The suggestion that capitalist governments will now somehow turn around and successfully reform capitalism, prosecute bankers en masse, or return the stolen wealth is naïve and untenable. Finance capital, combining absolute vice with extraordinary power, is as strong as ever and continues to push further. I’m happy in a way that I didn’t see Inside Job until now, because the events of the intervening years make the case as strongly as any argument I could have put forward then that substantive reform and accountability aren’t possible within the capitalist system.

The same is true of presentations of the political class in terms of corruption, incompetence, and failed policies. They are capitalists and their representatives. The ideas they champion are those of the ruling class.

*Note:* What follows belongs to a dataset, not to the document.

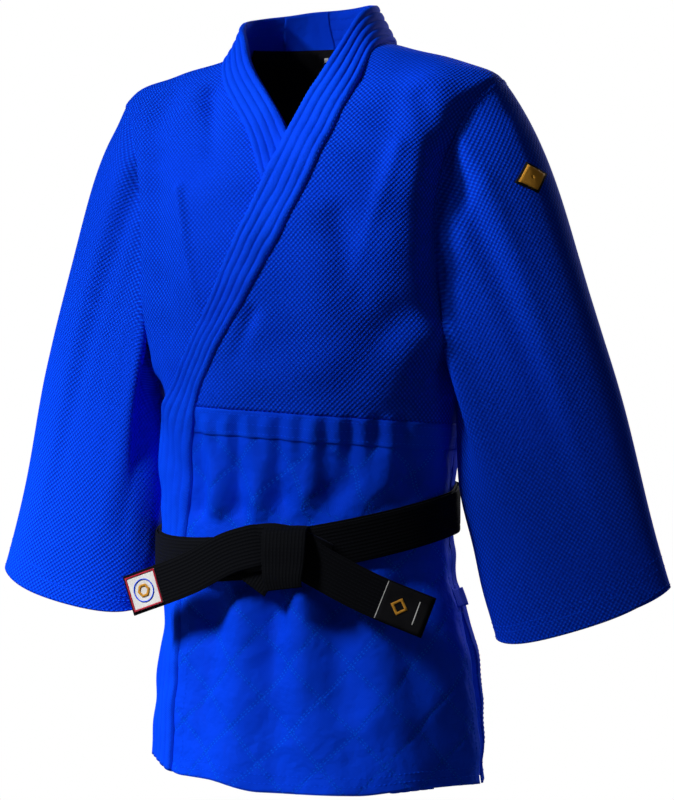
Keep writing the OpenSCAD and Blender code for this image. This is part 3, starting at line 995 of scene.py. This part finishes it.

Those who criticize the system from within or attempt to institute reforms that interfere in any meaningful way with the amassing of wealth and power are summarily pushed and shut out or simply ignored. Even if some minds could be changed, others will be happy to take their place. The government agencies involved aren’t going to change their ways or bring an end to crises through lasting reforms – these wouldn’t be effective if they were implemented and, more to the point, they’re not going to be implemented.

But at the same time I’m generally frustrated by analyses of capitalism that speak in abstractions and not about people. I’m pleased that the film focused on the people most involved and their actions and attitudes. Not because I think prosecuting them will happen or have any meaningful effect or because focusing anger on them as individuals, as despicable as their actions are, will do much good; but because in many cases they continue to have an aura or respectability and responsibility that prevents people from seeing them for what they are: the grasping, callous, shameless, obsequious protectors of their class and servants of an antihuman and absurdly destructive system.

So it’s worthwhile, I think, to show someone like Glenn Hubbard in all of his bad-faith glory:

Evidently, the embarrassment to Columbia of having their professors and deans so plainly and publicly revealed in the film not just as neoliberal ideologues but neoliberal stooges well remunerated for their services by investment banks led in 2011 to some cosmetic changes in the business school’s “transparency” policy. That should take care of the problem.

* To be sure, the competition hasn’t been too stiff. Some of the documentaries about Bernie Madoff, for example, have been, well, odd, and not in a good way.